Evolution of service tax: Road ahead for GST

Budget 2012 has proposed certain conceptual changes in the way service tax in India is administered, and this article seeks to summarise the key statutory proposals which have relevance across industry segments and also highlights the challenges arising during the process of convergence of the new regime of the proposed Goods & Services Tax (GST).

Negative-list model of taxation

In line with the model adopted to tax services in the European Union, service tax would now be imposed on all ‘services’ other than those in the negative list and a specially articulated exempt list. The intent is to streamline and widen the tax net to cover services that were hitherto not covered.

As an illustration, the act of undertaking an obligation to refrain from an act is now specifically defined to be a service. Thus, M&As involving non-compete obligations would now attract tax and could lead to some complexities. The statutory verbiage adopted could result in debate in certain areas. For example, the coverage of equipment supply/leasing activities, AMC-type arrangements and transactions relating to “actionable claims” under the service tax regulations could now become debatable.

Service-to-self (for cross-border deals)

As a general rule, services rendered inter se is not subjected to service tax; the only exception being in bound transactions between an Indian branch and its HO outside India. Now, this exception has also been extended to outbound services also, where say a branch in India renders services to its HO located overseas. This is expected to place further compliance obligations on the entities adopting similar structures while operating in India, such as foreign banks and oilfield service providers.

Place of supply rules

Services that qualify as an ‘export’ do not attract service tax and are entitled to certain Cenvat credit-related benefits. This export status was determined under the Export of Services Rules, 2005. Similarly, the liability to pay tax on services imported was determined by the Taxation of Service Rules, 2006. Both these rules are now intended to be replaced by a singular Place of Provision of Service Rules, 2012 (New Rules); the New Rules are intended to determine the location where services are consumed since service tax as an indirect tax should accordingly apply based on the place of consumption of services. Thus, if the location determined is outside India or in a special economic zone, service tax will not apply.

The current rules categorise services exported and imported into three segments and applies different rules to determine their tax treatment. A plain reading of the New Rules in this context throws up some inferences and surprises summarised below:

Basket A: The no-tax treatment for services rendered to customers outside India should continue. However, specific status-based exceptions to this 'liberal' treatment have been introduced for services by a bank/ FI/ NBFC to an account holder, telecommunication service providers, online information access and retrieval services, and intermediary services. These exceptions could incrementally impact the financial services sector; Additionally, the definition of an intermediary is likely to lead to debate on its scope and effect, and could become relevant for the outsourcing sector too.

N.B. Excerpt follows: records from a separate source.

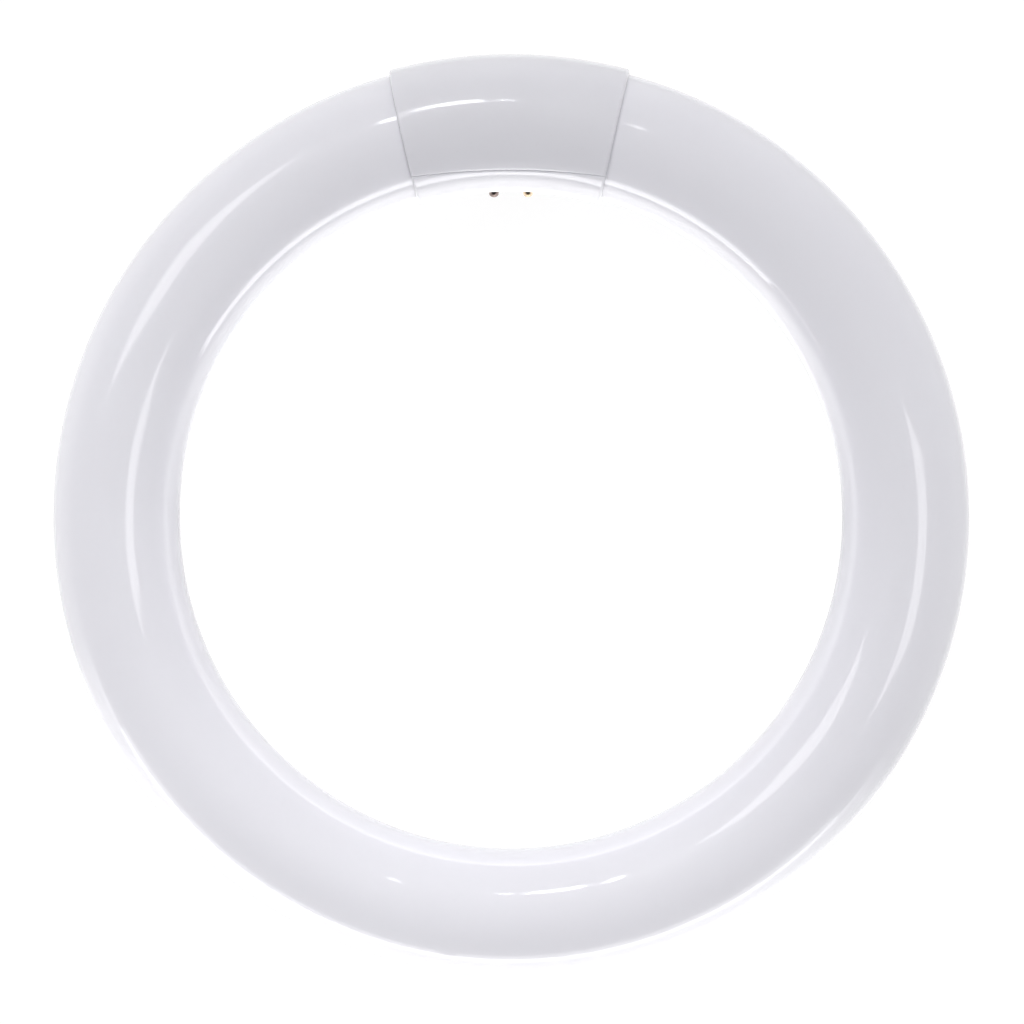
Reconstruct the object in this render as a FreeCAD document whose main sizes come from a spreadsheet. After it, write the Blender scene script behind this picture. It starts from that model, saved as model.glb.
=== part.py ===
import FreeCAD, Part
import math
import os
import Sketcher

# Circular fluorescent lamp: a bent glass tube whose two sealed ends meet inside a
# moulded cap, made of a front and a back half, with four contact pins.
# The ring lies in the XY plane around the origin and the cap is centred on +Y.
# The side that shows from below a ceiling faces +Z.

# Driving dimensions in millimetres and degrees
DIMENSIONS = (
    ("ring_radius", "90.5", "centre line of the bent tube"),
    ("glass_radius", "14.5", "outside of the glass tube"),
    ("shoulder_radius", "4", "round shoulder at each glass end"),
    ("flare_mouth_radius", "8", "open stem flare where it meets the glass end"),
    ("flare_floor_radius", "5", "stem flare at the pressed seal"),
    ("flare_depth", "8", "from the glass end down to the pressed seal"),
    ("exhaust_radius", "2.2", "exhaust tube left on each stem"),
    ("exhaust_reach", "4", "exhaust tube beyond the glass end"),
    ("exhaust_taper", "1.8", "length of its melted tip"),
    ("exhaust_tip_radius", "0.9", "blunt end of its melted tip"),
    ("cap_fit_gap", "0.25", "between the glass and the cap's bore"),
    ("cap_wall", "0.85", "wall of the cap"),
    ("cap_half_angle", "15.45", "half of the cap, seen from the ring's centre"),
    ("cap_end_slant", "12.6", "lean of the cap's end faces"),
    ("cap_edge_radius", "0.75", "rounding of the cap's end edges"),
    ("parting_angle", "47.5", "lean of the joint between the cap's halves"),
    ("parting_gap", "0.12", "open line between the cap's halves"),
    ("lip_height", "0.8", "tongue of the back half inside the front half"),
    ("lip_thickness", "0.4", "thickness of that tongue"),
    ("lip_clearance", "0.05", "around that tongue"),
    ("pin_face_sink", "2.4", "flat pin face below the cap's round"),
    ("pin_face_half_length", "11", "half of the flat pin face along the tube"),
    ("pin_floor", "1.5", "wall under the pins"),
    ("bulkhead_wall", "1", "cross wall in front of each glass end"),
    ("bulkhead_window", "8", "radius of the wire window in each cross wall"),
    ("glass_end_gap", "0.3", "between a cross wall and the glass"),
    ("pin_radius", "1.175", "contact pin"),
    ("pin_length", "6.6", "contact pin beyond the pin face"),
    ("pin_tip_rounding", "0.5", "round edge of a pin's tip"),
    ("pin_collar", "0.25", "step of the thicker stretch inside the cap's wall"),
    ("pin_bore_radius", "0.45", "bore that takes the lead wire"),
    ("pin_bore_depth", "7.6", "depth of that bore"),
    ("pin_fit_clearance", "0.04", "between a pin's collar and its hole"),
    ("pin_flange_radius", "1.9", "flange that holds a pin inside the cap"),
    ("pin_flange_thickness", "0.6", "thickness of that flange"),
    ("pin_pitch_along", "7.92", "pins apart along the tube"),
    ("pin_pitch_across", "6.35", "pins apart across the tube"),
    ("lead_radius", "0.25", "lead wire"),
    ("lead_offset", "3.4", "lead wires beside the exhaust tube"),
    ("lead_straight", "5", "lead wire straight out of the glass end"),
    ("lead_turn_distance", "4", "from the tube's centre to the bend above a pin"),
    ("lead_end_gap", "0.2", "between a lead wire's end and its bore's end"),
    ("sleeve_bore_radius", "0.4", "inside of an insulating sleeve"),
    ("sleeve_wall", "0.4", "wall of an insulating sleeve"),
    ("sleeve_start", "5", "bare wire between the pressed seal and the sleeve"),
    ("sleeve_end_gap", "0.3", "between a sleeve and its pin's flange"),
)

# Sizes that follow from the driving ones
BORE_RADIUS = "(sizes.glass_radius + sizes.cap_fit_gap)"
CAP_RADIUS = f"({BORE_RADIUS} + sizes.cap_wall)"
CORE_RADIUS = f"({BORE_RADIUS} + sizes.cap_wall / 2)"
TONGUE_RADIUS = f"({BORE_RADIUS} + sizes.lip_thickness)"
PIN_FACE = f"({CAP_RADIUS} - sizes.pin_face_sink)"
PIN_FLOOR = f"({PIN_FACE} - sizes.pin_floor)"
PIN_BASE = f"({PIN_FLOOR} - sizes.pin_flange_thickness)"
PIN_COLLAR_RADIUS = "(sizes.pin_radius + sizes.pin_collar)"
BULKHEAD_OUTSIDE = "(sizes.pin_face_half_length + sizes.bulkhead_wall)"
NECK_RADIUS = "(sizes.glass_radius - sizes.shoulder_radius)"
# The round shoulder of each glass end comes within the gap of its cross wall.
GLASS_END_ANGLE = (
    f"(asin(({BULKHEAD_OUTSIDE} + sizes.glass_end_gap + sizes.shoulder_radius)"
    f" / (sizes.ring_radius - {NECK_RADIUS})) / 1 deg)"
)
NECK_START = "(sizes.flare_depth - sizes.shoulder_radius)"

# Cutting blocks are this large, so they reach past the cap on every side.
TOOL_REACH = f"(2 * {CAP_RADIUS})"
BLANK_HALF_ANGLE = "(1.5 * sizes.cap_half_angle)"

# The cap's own frame: X along the tube, Z the way the pins point.
CAP_FRAME = (
    "placement(vector(0; sizes.ring_radius; 0);"
    " rotation(vector(1; 0; 0); 90 + sizes.parting_angle))"
)


def make_sheet(document):
    """The driving dimensions, one to a row, with a note beside each."""
    sheet = document.addObject("Spreadsheet::Sheet", "sizes")
    for row, (alias, value, note) in enumerate(DIMENSIONS, start=1):
        sheet.set(f"A{row}", note)
        sheet.set(f"B{row}", value)
        sheet.setAlias(f"B{row}", alias)
    document.recompute()
    return sheet


def number(holder, expression):
    """The present value of an expression, as a plain number."""
    result = holder.evalExpression(expression)
    return float(getattr(result, "Value", result))


def bind(feature, **expressions):
    """Tie properties of a feature to expressions on the sheet."""
    for name, expression in expressions.items():
        feature.setExpression(name, expression)
    return feature


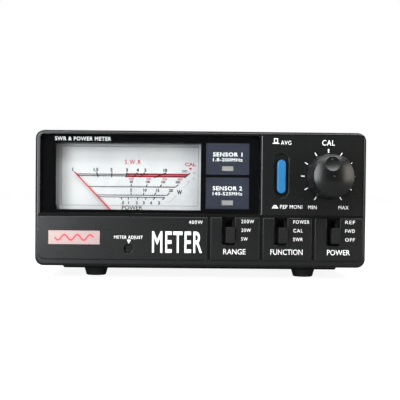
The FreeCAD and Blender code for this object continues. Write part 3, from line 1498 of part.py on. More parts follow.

Basket B: Situations where the tax treatment was hitherto dependant on the service being partly performed outside or within India will undergo some change. Here, the export status will now depend on where the services or events are actually performed or held. Instances where services are rendered upon goods being made physically available for a service to be rendered have an exposure to a change in tax treatment for cross-border revenues and expenses. Preliminary analysis suggests that the logistics and courier industry segments may face challenges in this regard.

Basket C: The existing treatment of immovable property-related services, where the criterion is the location of such property, should continue.

Given that the New Rules are yet to become effective, the government has invited comments from the industry. It will be imperative for the industry to identify risks to a no-tax status for export revenues and make the appropriate representations, as recovery of additional taxes from overseas customers could become challenging.


As indicated above, the Budget also seeks to introduce a negative list. This includes a list of specific exemptions. This list indicates that some of the exemptions are end-use based. For example, construction services for civil structures for non-industrial/non-commercial use, educational, drinking water supply, etc, are enumerated as exempt activities.

While the legislative intent for these exemptions is laudable, debate may result from whether such services would continue to be exempt at the sub-contractor level. Given this, the infrastructure segment should review scope of these exemptions and transitional issues when underlying provisions come into effect.

To conclude, it seems that classification matters will continue to be relevant as long as exemptions and concessions (though justified) continue. Further, the proposals in the Union Budget 2012 underscore the increasing relevance for businesses to try to bring a degree of certainty on the tax treatment of revenues and limit surprises, especially when tax framework is in the state of evolution.